REQUIREMENTS - Each line from the beginning of the data below through the line containing "return math.sqrt(arc * arc - y" should be repeated exactly, please.

-------------------------

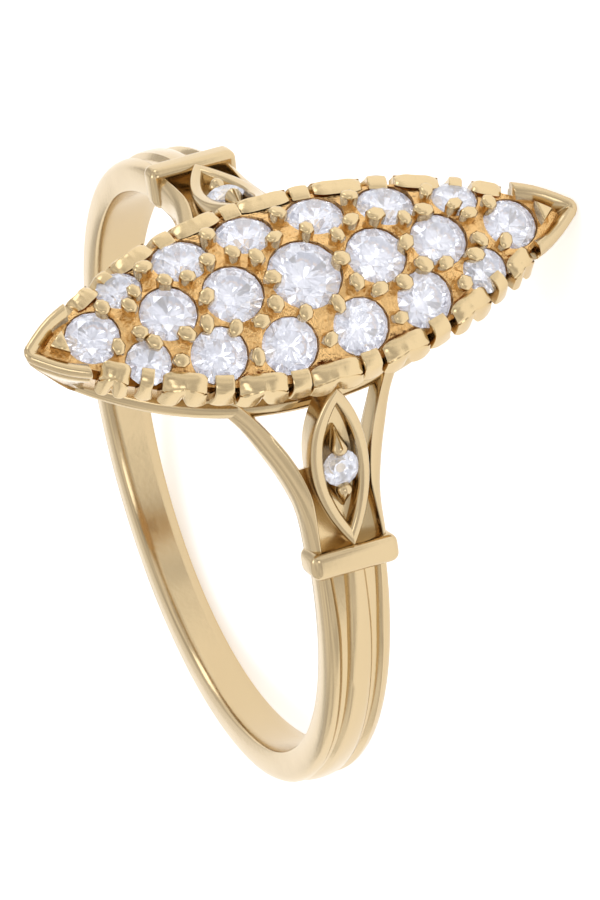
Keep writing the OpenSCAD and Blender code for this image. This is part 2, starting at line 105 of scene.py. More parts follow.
def leaf_x(y, arc=HEAD_ARC_R):
    """Half width of the head's outline at a place along it."""
    return math.sqrt(arc * arc - y * y) - HEAD_ARC_C


def leaf_tip(arc=HEAD_ARC_R):
    return math.sqrt(arc * arc - HEAD_ARC_C ** 2)


print("head outline arcs:", round(HEAD_ARC_R, 3), "mm, tip at", round(leaf_tip(), 3), "mm")

# %% Lay a finished piece down
tilt = math.radians(REST_TILT)
LAID = Matrix(((-1, 0, 0), (0, -math.sin(tilt), -math.cos(tilt)), (0, -math.cos(tilt), math.sin(tilt))))
LAY_DOWN = LAID.to_4x4() @ Matrix.Scale(MM, 4)


def only(obj):
    """Selects one object and nothing else, and makes it the active one."""
    if bpy.context.mode != "OBJECT":
        bpy.ops.object.mode_set(mode="OBJECT")
    bpy.ops.object.select_all(action="DESELECT")
    obj.select_set(True)
    bpy.context.view_layer.objects.active = obj
    return obj


def settle(obj):
    """Moves a piece's place, turn and size into its mesh."""
    only(obj)
    bpy.ops.object.transform_apply(location=True, rotation=True, scale=True)
    return obj


def finish_piece(obj, material, angle=40):
    """Smooths a piece, gives it its material, lays it down and ties it to the ring."""
    settle(obj)
    bpy.ops.object.shade_smooth_by_angle(angle=math.radians(angle))
    obj.data.materials.clear()
    obj.data.materials.append(material)
    obj.matrix_world = LAY_DOWN
    settle(obj)
    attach(obj, "root")
    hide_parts("gold_mount")
    return obj


bpy.ops.object.select_all(action="DESELECT")
print("laid-down axes:", [[round(v, 3) for v in row] for row in LAID])

# %% [markdown]
# Editing by hand means picking corners and faces and then moving, scaling or extruding them. A few helpers
# do the picking by place, so that each later cell reads as the moves that a modeller would make.


# %% Open, pick and move
def edit(obj):
    """Opens a piece in edit mode with nothing picked."""
    only(obj)
    bpy.ops.object.mode_set(mode="EDIT")
    bpy.ops.mesh.select_mode(type="VERT")
    bpy.ops.mesh.select_all(action="DESELECT")
    return obj


def close():
    bpy.ops.object.mode_set(mode="OBJECT")


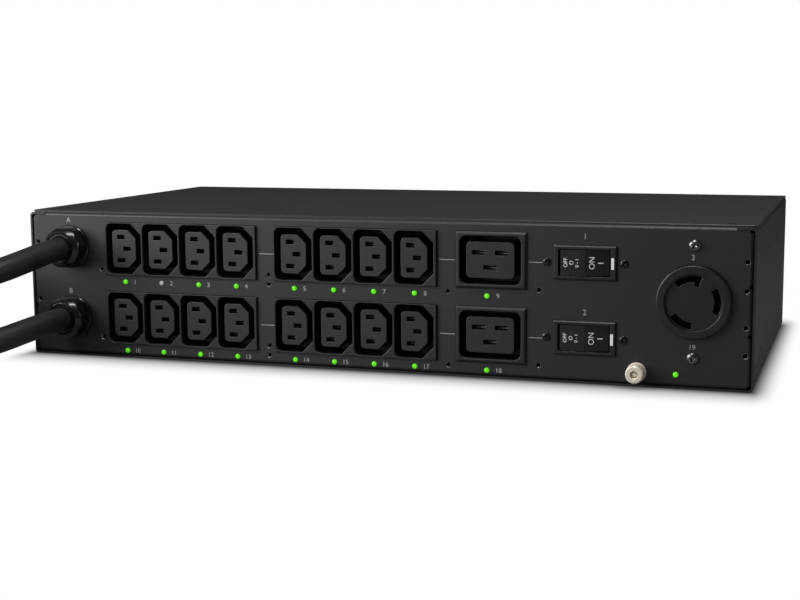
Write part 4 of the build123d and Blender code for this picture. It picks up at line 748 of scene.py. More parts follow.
@dataclass
class OutletSide:
    """The sheet of the outlet side: outlets, lamps and the screen print that numbers them."""

    finishes: Finishes
    number_offset: float = 6.3 * MM
    wide_number_shift: float = 0.4 * MM
    number_height: float = 2.7 * MM
    big_lamp_shift: float = -2.0 * MM
    labels: tuple[Mark, ...] = (
        Mark("A", -189.6 * MM, 82.4 * MM), Mark("B", -189.6 * MM, 39.4 * MM),
        Mark("1", 126.2 * MM, 80.2 * MM), Mark("2", 126.2 * MM, 39.0 * MM),
        Mark("3", 183.5 * MM, 70.6 * MM), Mark("19", 183.8 * MM, 22.7 * MM, 2.7 * MM))
    ties: tuple[tuple[float, float], ...] = ((-64.4 * MM, -55.4 * MM), (44.6 * MM, 53.4 * MM),
                                             (95.3 * MM, 102.9 * MM))
    tie_drop: float = 0.4 * MM
    tie_width: float = 0.35 * MM

    def sockets(self, row: float) -> list[tuple[float, float]]:
        """Places of one row's small outlets, left to right."""
        return [(x + SOCKET_SHIFT + (i - 1.5) * SOCKET_PITCH, row) for x in STRIPS for i in range(4)]

    def artwork(self) -> Print:
        """Numbers beside the lamps, letters over the leads, and the lines that tie each row together.

        Returns:
            The artwork.
        """
        marks = list(self.labels)
        big = BIG_SOCKET_X + self.big_lamp_shift
        lamps = [place for row in ROWS for place in self.sockets(row) + [(big, row)]]
        for number, (x, z) in enumerate(lamps, start=1):
            shift = self.number_offset + self.wide_number_shift * (number > 9)
            marks.append(Mark(str(number), x + shift, z - LAMP_DROP, self.number_height))
        bars = [Bar((a + b) / 2, row - self.tie_drop, b - a, self.tie_width)
                for row in ROWS for a, b in self.ties]
        return Print(marks, bars)

    def build(self, nodes: Nodes) -> list[bpy.types.Object]:
        """Dress the nodes of this side and add its print.

        Args:
            nodes: the model's nodes by name.

        Returns:
            The new pieces.
        """
        paint = self.finishes
        dress(nodes, paint.powder, "outlet_panel", "front_panel", "chassis_tray", "lid")
        dress(nodes, paint.outlet, *[n for n in nodes if n.startswith(("c13_module", "c19_module"))])
        dress(nodes, paint.contact, "outlet_contacts")
        dress(nodes, paint.lit, "lamps_lit")
        dress(nodes, paint.unlit, "lamp_unlit")
        dress(nodes, paint.nickel, "ground_terminal", "ground_washer")
        dress(nodes, paint.gland, "gland_bodies", "gland_nuts", "gland_locknuts")
        dress(nodes, paint.moulded, "locking_receptacle")
        dress(nodes, paint.jaw, "receptacle_contacts")
        dress(nodes, paint.zinc, "receptacle_strap")
        mesh = self.artwork().mesh(on_side(Side.OUTLET, OUTLET_Y))
        return [mesh_piece("outlet_side_print", mesh, paint.ink)]


@dataclass
class Breakers:
    """The two rocker breakers, with the print on each rocker and the white bar on each bezel."""

    finishes: Finishes
    rocker_face: float = OUTLET_Y - 1.0 * MM
    bezel_face: float = OUTLET_Y - 1.3 * MM
    throw: float = math.radians(12.0)
    off_print: Print = field(default_factory=lambda: Print([
        Mark("OFF", -10.4 * MM, 0, 2.1 * MM, 90), Mark("O", -7.2 * MM, 0, 2.1 * MM, 90),
        Mark("0 - 1", -4.2 * MM, 0, 1.8 * MM, 90)]))
    on_print: Print = field(default_factory=lambda: Print(
        [Mark("ON", 4.0 * MM, 0, 3.1 * MM, 90)], [Bar(8.6 * MM, 0, 3.0 * MM, 0.55 * MM)]))
    bezel_print: Print = field(default_factory=lambda: Print([], [Bar(15.1 * MM, 0, 1.5 * MM, 6.2 * MM)]))

    def build(self, nodes: Nodes) -> list[bpy.types.Object]:
        """Dress the breakers and print them.

        Args:
            nodes: the model's nodes by name.

        Returns:
            The new pieces.
        """
        paint = self.finishes
        upright, dip = Matrix.Rotation(math.pi / 2, 4, "X"), Matrix.Rotation(self.throw, 4, "Z")
        made = []
        for number, (x, z) in enumerate(BREAKERS, start=1):
            rocker = f"breaker_{number}_rocker"
            dress(nodes, paint.moulded, f"breaker_{number}_body")
            dress(nodes, paint.rocker, rocker)
            middle = Matrix.Translation((x, self.rocker_face - INK, z))
            bezel = Matrix.Translation((x, self.bezel_face - INK, z))
            for name, artwork, place, body in (
                    ("print_off", self.off_print, middle @ upright, rocker),
                    ("print_on", self.on_print, middle @ dip @ upright, rocker),
                    ("bar", self.bezel_print, bezel @ upright, BODY)):
                made.append(mesh_piece(f"breaker_{number}_{name}", artwork.mesh(place), paint.white_ink,
                                       body))
        return made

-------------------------

SOLUTION TO THIS TASK -
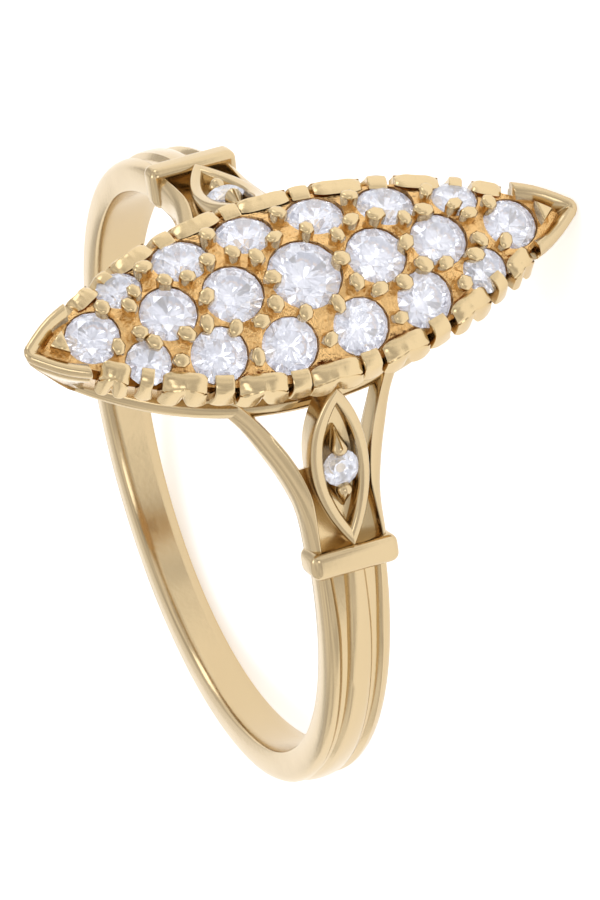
Keep writing the OpenSCAD and Blender code for this image. This is part 2, starting at line 105 of scene.py. More parts follow.
def leaf_x(y, arc=HEAD_ARC_R):
    """Half width of the head's outline at a place along it."""
    return math.sqrt(arc * arc - y * y) - HEAD_ARC_C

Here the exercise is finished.